* **Dataset section**
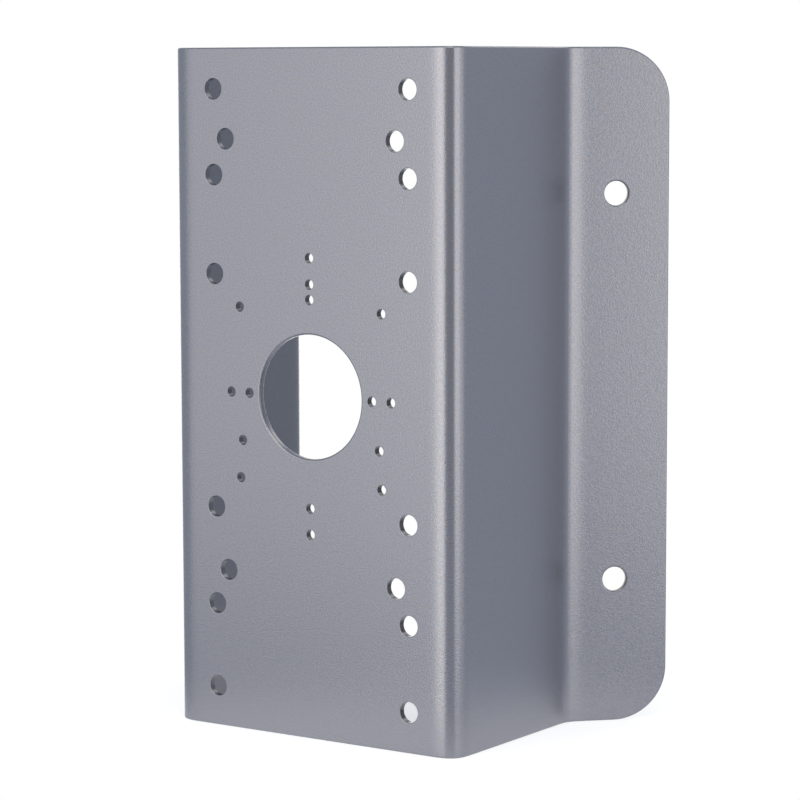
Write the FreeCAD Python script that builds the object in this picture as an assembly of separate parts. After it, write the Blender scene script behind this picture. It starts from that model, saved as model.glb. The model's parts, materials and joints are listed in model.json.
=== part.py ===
import FreeCAD, Part
import math
import os

# Corner bracket for a camera: one sheet of steel, folded four times and powder coated.
# A drilled front plate carries the camera. On each side it folds back into a wall, and the
# wall folds outward into a wing. The wings lie against the two faces of a building's corner.
#
# Frame, in mm: the origin is the centre of the cable hole, on the front face of the plate.
# X runs along the plate, Y runs back towards the building, and Z runs up.

# Sheet
SHEET = 2.7                    # steel sheet with its coat of powder on both sides
HEIGHT = 250.0                 # along every fold
EDGE_BREAK = 0.4               # bevel left where the cut edges and large holes were deburred

# Section, measured on the front side of the sheet
PLATE_WIDTH = 125.6            # over the outsides of the two walls
PLATE_FOLD = 90.0              # degrees that each wall turns back from the plate
PLATE_FOLD_INSIDE = 5.0        # radius on the hollow side of that fold
WALL_DEPTH = 75.7              # plate's front face to where wall and wing would meet if unrounded
WING_FOLD = 45.0               # degrees that each wing turns out again
WING_FOLD_INSIDE = 11.0        # radius on the hollow side of that fold, which is outside the walls
WING_LENGTH = 37.7             # from that same meeting line to the wing's tip
WING_CORNER = 20.0             # radius of the two corners at the wing's tip

# Holes in the plate
CABLE_HOLE = 45.0              # diameter
SCREW_HOLE = 7.5               # diameter of the large holes, for through screws
PILOT_HOLE = 3.6               # diameter of the small holes, for self-cutting screws
PILOT_BREAK = 0.2              # the same bevel on a small hole
SCREW_COLUMN = 85.5            # across, between the outer columns of large holes
SCREW_ROWS = (220.2, 158.1, 85.9)   # height of each rectangle of large holes
INNER_COLUMN = 74.7            # across, between the inner columns of large holes
INNER_ROW = 158.2              # height of that rectangle
INNER_RAISE = 13.0             # its centre above the cable hole
PILOT_TALL_PAIRS = (100.0, 81.0)    # spacing of small holes above and below the cable hole
PILOT_WIDE_PAIRS = (70.8, 54.3)     # spacing of small holes on either side of it
PILOT_TRIO = 70.0              # diameter of the circle of three small holes
PILOT_SQUARE = 62.6            # side of the square of four small holes

# Holes in the wings
ANCHOR_HOLE = 9.0              # diameter
ANCHOR_FROM_TIP = 20.0
ANCHOR_SPACING = 143.2         # up and down, between the two holes of a wing

# Worked out from the above
PLATE_FOLD_OUTSIDE = PLATE_FOLD_INSIDE + SHEET
PLATE_SETBACK = PLATE_FOLD_OUTSIDE * math.tan(math.radians(PLATE_FOLD / 2))
WING_SETBACK = WING_FOLD_INSIDE * math.tan(math.radians(WING_FOLD / 2))
PLATE_FLAT = PLATE_WIDTH / 2 - PLATE_SETBACK
WALL_FLAT = WALL_DEPTH - PLATE_SETBACK - WING_SETBACK
WING_FLAT = WING_LENGTH - WING_SETBACK
TOOL_PAST = 5.0                # how far a drill passes each face of the sheet
SAME = 1e-4                    # lengths closer than this count as equal


def unit(degrees):
    """Direction in the plan at an angle from +X, turning towards +Y."""
    turn = math.radians(degrees)
    return FreeCAD.Vector(math.cos(turn), math.sin(turn), 0)


def straight(start, heading, length):
    """A flat stretch of the section: its edge and the point where it ends."""
    end = start + unit(heading) * length
    return Part.LineSegment(start, end).toShape(), end


def fold(start, heading, turn, radius):
    """A fold of the section: an arc that leaves START along HEADING and turns by TURN degrees."""
    side = 90.0 if turn > 0 else -90.0
    centre = start + unit(heading + side) * radius
    middle = centre + unit(heading + turn / 2 - side) * radius
    end = centre + unit(heading + turn - side) * radius
    return Part.Arc(start, middle, end).toShape(), end


def half_section(depth):
    """Edges of one surface of the sheet, DEPTH behind its front, from the plate to the wing's tip.

    The plate's fold closes on the back of the sheet and the wing's fold closes on its front, so
    going deeper into the sheet makes the first arc smaller and the second one larger.
    """
    here = FreeCAD.Vector(PLATE_FLAT, depth, 0)
    first = here
    heading = 0.0
    edges = []
    edge, here = fold(here, heading, PLATE_FOLD, PLATE_FOLD_OUTSIDE - depth)
    edges.append(edge)
    heading += PLATE_FOLD
    edge, here = straight(here, heading, WALL_FLAT)
    edges.append(edge)
    edge, here = fold(here, heading, -WING_FOLD, WING_FOLD_INSIDE + depth)
    edges.append(edge)
    heading -= WING_FOLD
    edge, here = straight(here, heading, WING_FLAT)
    edges.append(edge)
    return edges, first, here


def mirrored(shape):
    """The same shape on the other side of the bracket."""
    return shape.mirror(FreeCAD.Vector(0, 0, 0), FreeCAD.Vector(1, 0, 0))


def section_face():
    """The whole section of the folded sheet, closed at both tips."""
    edges = []
    tips = []
    for depth in (0.0, SHEET):
        half, first, tip = half_section(depth)
        across = Part.LineSegment(FreeCAD.Vector(-first.x, depth, 0), first).toShape()
        edges += [across] + half + [mirrored(edge) for edge in half]
        tips.append(tip)
    end = Part.LineSegment(tips[0], tips[1]).toShape()
    edges += [end, mirrored(end)]
    return Part.Face(Part.Wire(Part.__sortEdges__(edges)))


def wing_placement():
    """Puts a flat pattern on the right wing: X from the plate's side to the tip, Z out of its face.

    The pattern's origin is the wing's tip at the bracket's middle height, on the front surface.
    """
    tip = half_section(0.0)[2]
    along = unit(PLATE_FOLD - WING_FOLD)
    up = FreeCAD.Vector(0, 0, 1)
    out = along.cross(up)
    return FreeCAD.Placement(tip, FreeCAD.Rotation(along, up, out, "XYZ"))


def plate_placement():
    """Puts a flat pattern on the plate: X across, Y up, Z out of the front face."""
    return FreeCAD.Placement(FreeCAD.Vector(0, 0, 0), FreeCAD.Rotation(FreeCAD.Vector(1, 0, 0), 90))


def drill(x, y, diameter, placement):
    """A round tool through the sheet at a point of a flat pattern."""
    foot = FreeCAD.Vector(x, y, -SHEET - TOOL_PAST)
    tool = Part.makeCylinder(diameter / 2, SHEET + 2 * TOOL_PAST, foot)
    tool.Placement = placement * tool.Placement
    return tool


def rectangle(width, height, raise_by=0.0):
    """Corner points of an upright rectangle of holes about the cable hole, or raised above it."""
    return [(x, z + raise_by) for x in (-width / 2, width / 2) for z in (-height / 2, height / 2)]


def circle(diameter, count):
    """Points evenly spaced on a circle about the cable hole, the first one straight above it."""
    step = 2 * math.pi / count
    reach = diameter / 2
    return [(reach * math.sin(i * step), reach * math.cos(i * step)) for i in range(count)]


def screw_points():
    """Centres of the large holes: three rectangles on the outer columns, one on the inner."""
    points = []
    for row in SCREW_ROWS:
        points += rectangle(SCREW_COLUMN, row)
    return points + rectangle(INNER_COLUMN, INNER_ROW, INNER_RAISE)


def pilot_points():
    """Centres of the small holes: pairs, a trio and a square, for dome and turret bases."""
    points = []
    for spacing in PILOT_TALL_PAIRS:
        points += [(0, -spacing / 2), (0, spacing / 2)]
    for spacing in PILOT_WIDE_PAIRS:
        points += [(-spacing / 2, 0), (spacing / 2, 0)]
    return points + circle(PILOT_TRIO, 3) + rectangle(PILOT_SQUARE, PILOT_SQUARE)


def plate_drills():
    """Tools for every hole of the plate."""
    place = plate_placement()
    tools = [drill(0, 0, CABLE_HOLE, place)]
    tools += [drill(x, z, SCREW_HOLE, place) for x, z in screw_points()]
    tools += [drill(x, z, PILOT_HOLE, place) for x, z in pilot_points()]
    return tools


def wing_drills():
    """Tools for the anchor holes of both wings."""
    place = wing_placement()
    right = []
    for height in (-ANCHOR_SPACING / 2, ANCHOR_SPACING / 2):
        right.append(drill(-ANCHOR_FROM_TIP, height, ANCHOR_HOLE, place))
    return right + [mirrored(tool) for tool in right]


def spans_height(edge):
    """True for the full-height lines where a flat runs into a fold."""
    return edge.BoundBox.ZLength > HEIGHT - SAME


def crosses_sheet(edge):
    """True for the short straight lines from the front of the sheet to its back."""
    return abs(edge.Length - SHEET) < SAME and edge.BoundBox.ZLength < SAME


def folded_sheet():
    """The sheet cut to its outline and folded: round tip corners, bevelled edges, no holes yet."""
    blank = section_face().extrude(FreeCAD.Vector(0, 0, HEIGHT))
    blank.translate(FreeCAD.Vector(0, 0, -HEIGHT / 2))
    tip_reach = blank.BoundBox.XMax - SHEET
    corners = [e for e in blank.Edges if crosses_sheet(e) and abs(e.CenterOfMass.x) > tip_reach]
    blank = blank.makeFillet(WING_CORNER, corners)
    outline = [e for e in blank.Edges if not spans_height(e) and not crosses_sheet(e)]
    return blank.makeChamfer(EDGE_BREAK, outline)


def deburr_rims(shape, diameter, bevel):
    """Bevels both rims of every hole of one diameter."""
    rims = []
    for edge in shape.Edges:
        if edge.isClosed() and abs(edge.Length - math.pi * diameter) < SAME:
            rims.append(edge)
    return shape.makeChamfer(bevel, rims)


def corner_bracket():
    """The finished bracket, one solid."""
    bracket = folded_sheet().cut(Part.makeCompound(plate_drills() + wing_drills()))
    for diameter, bevel in (
        (CABLE_HOLE, EDGE_BREAK),
        (SCREW_HOLE, EDGE_BREAK),
        (PILOT_HOLE, PILOT_BREAK),
        (ANCHOR_HOLE, EDGE_BREAK),
    ):
        bracket = deburr_rims(bracket, diameter, bevel)
    return bracket


os.makedirs("parts", exist_ok=True)
bracket = corner_bracket()
bracket.exportStep("parts/corner_bracket.step")
box = bracket.optimalBoundingBox()
print("valid", bracket.isValid(), "solids", len(bracket.Solids), "faces", len(bracket.Faces))
print("size %.2f x %.2f x %.2f mm" % (box.XLength, box.YLength, box.ZLength))
print("volume %.1f cm3" % (bracket.Volume / 1000))
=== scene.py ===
# %% [markdown]
# # A folded steel corner bracket, dressed and photographed
#
# The object is one piece of steel sheet. It is cut out with all its holes and deburred. A press
# brake then folds it four times: back, out, and the same again on the other side. Last comes a
# silver-grey powder coat.
# The engineering model of it is already packed. This lesson gives it the surface that a camera
# sees: soft folds, edges that the coat has rounded, and the satin grain of the powder.

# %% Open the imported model
import json
import math

import bpy
import numpy as np
from mathutils import Matrix, Vector
from mathutils.geometry import delaunay_2d_cdt


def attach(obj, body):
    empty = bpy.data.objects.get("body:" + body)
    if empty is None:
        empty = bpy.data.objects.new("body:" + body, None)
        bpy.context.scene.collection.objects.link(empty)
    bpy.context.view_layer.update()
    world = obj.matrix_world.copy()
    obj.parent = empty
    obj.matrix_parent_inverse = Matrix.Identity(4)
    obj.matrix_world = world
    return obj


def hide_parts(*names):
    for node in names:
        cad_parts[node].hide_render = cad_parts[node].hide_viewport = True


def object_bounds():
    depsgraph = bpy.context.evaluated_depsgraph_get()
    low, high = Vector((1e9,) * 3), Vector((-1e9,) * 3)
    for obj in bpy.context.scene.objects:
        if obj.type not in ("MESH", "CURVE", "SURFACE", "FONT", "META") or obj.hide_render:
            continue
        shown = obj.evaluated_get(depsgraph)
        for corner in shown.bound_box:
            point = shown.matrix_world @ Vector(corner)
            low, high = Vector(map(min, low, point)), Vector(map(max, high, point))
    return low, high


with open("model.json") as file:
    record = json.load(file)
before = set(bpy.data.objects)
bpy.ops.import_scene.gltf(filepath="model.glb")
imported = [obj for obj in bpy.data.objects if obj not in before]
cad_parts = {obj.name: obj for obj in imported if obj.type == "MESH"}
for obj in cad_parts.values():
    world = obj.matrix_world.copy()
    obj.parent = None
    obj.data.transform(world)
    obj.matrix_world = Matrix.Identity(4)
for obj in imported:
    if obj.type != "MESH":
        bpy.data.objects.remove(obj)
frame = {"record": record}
solid_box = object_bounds()
record = frame["record"]
MM = 1000  # millimetres in a metre
print("the solid's box in mm:", [[round(MM * c, 2) for c in corner] for corner in solid_box])

# %% [markdown]
# ## The sizes that drive the sheet
#
# A sheet-metal worker reads a bracket as a flat blank, a list of folds and a list of holes.
# Every size below is one that this worker would be given. The rest follows from them, so that
# changing the thickness or a fold moves everything that depends on it.

# %% Driving dimensions, in metres
SHEET = 0.0027  # steel and its coat
HEIGHT = 0.250  # along every fold
PLATE_WIDTH = 0.1256  # over the outsides of the two walls
WALL_DEPTH = 0.0757  # front face to where wall and wing would meet if unrounded
WING_LENGTH = 0.0377  # from that line to the wing's tip
PLATE_FOLD = math.radians(90)
WING_FOLD = math.radians(45)
WING_CORNER = 0.020
ANCHOR_FROM_TIP = 0.020
print("a sheet", round(MM * SHEET, 2), "mm thick and", round(MM * HEIGHT, 2), "mm high")

# %% [markdown]
# ## How a fold really turns
#
# A drawing shows a fold as a flat, then an arc, then a flat. Real sheet doesn't start to turn
# that suddenly. The punch presses between the two edges of a die, so the sheet bends most under
# the punch and ever less towards the die's edges. A shiny coat shows this: the glow beside the
# fold fades in and its middle is tight. An arc would be simpler, but it looks like a pipe let
# into two boards. Here the curvature peaks in the fold's middle and falls off as a cube.

# %% Reach of each fold on either side of its middle, measured along the sheet
PLATE_FOLD_REACH = 0.0120
WING_FOLD_REACH = 0.0110
FALL_OFF = 3  # power by which the curvature falls towards the reach


def bend(s, reach, turn):
    """Curvature at a distance S from a fold's middle.

    It is the peak times (1 - |s|/reach)^power. The area under that is the peak times
    2*reach/(power + 1), and has to be TURN, which gives the peak.
    """
    peak = turn * (FALL_OFF + 1) / (2 * reach)
    return peak * np.clip(1 - np.abs(s) / reach, 0, 1) ** FALL_OFF


for fold_name, fold_reach, fold_turn in (
    ("plate fold", PLATE_FOLD_REACH, PLATE_FOLD),
    ("wing fold", WING_FOLD_REACH, WING_FOLD),
):
    tightest = 1 / bend(0, fold_reach, fold_turn)
    print(fold_name, "has its tightest radius, mid-sheet, in mm:", round(MM * tightest, 2))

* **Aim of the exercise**
Extract all lines from the material above that include the word "depsgraph".

* **Expected answer**
    depsgraph = bpy.context.evaluated_depsgraph_get()
        shown = obj.evaluated_get(depsgraph)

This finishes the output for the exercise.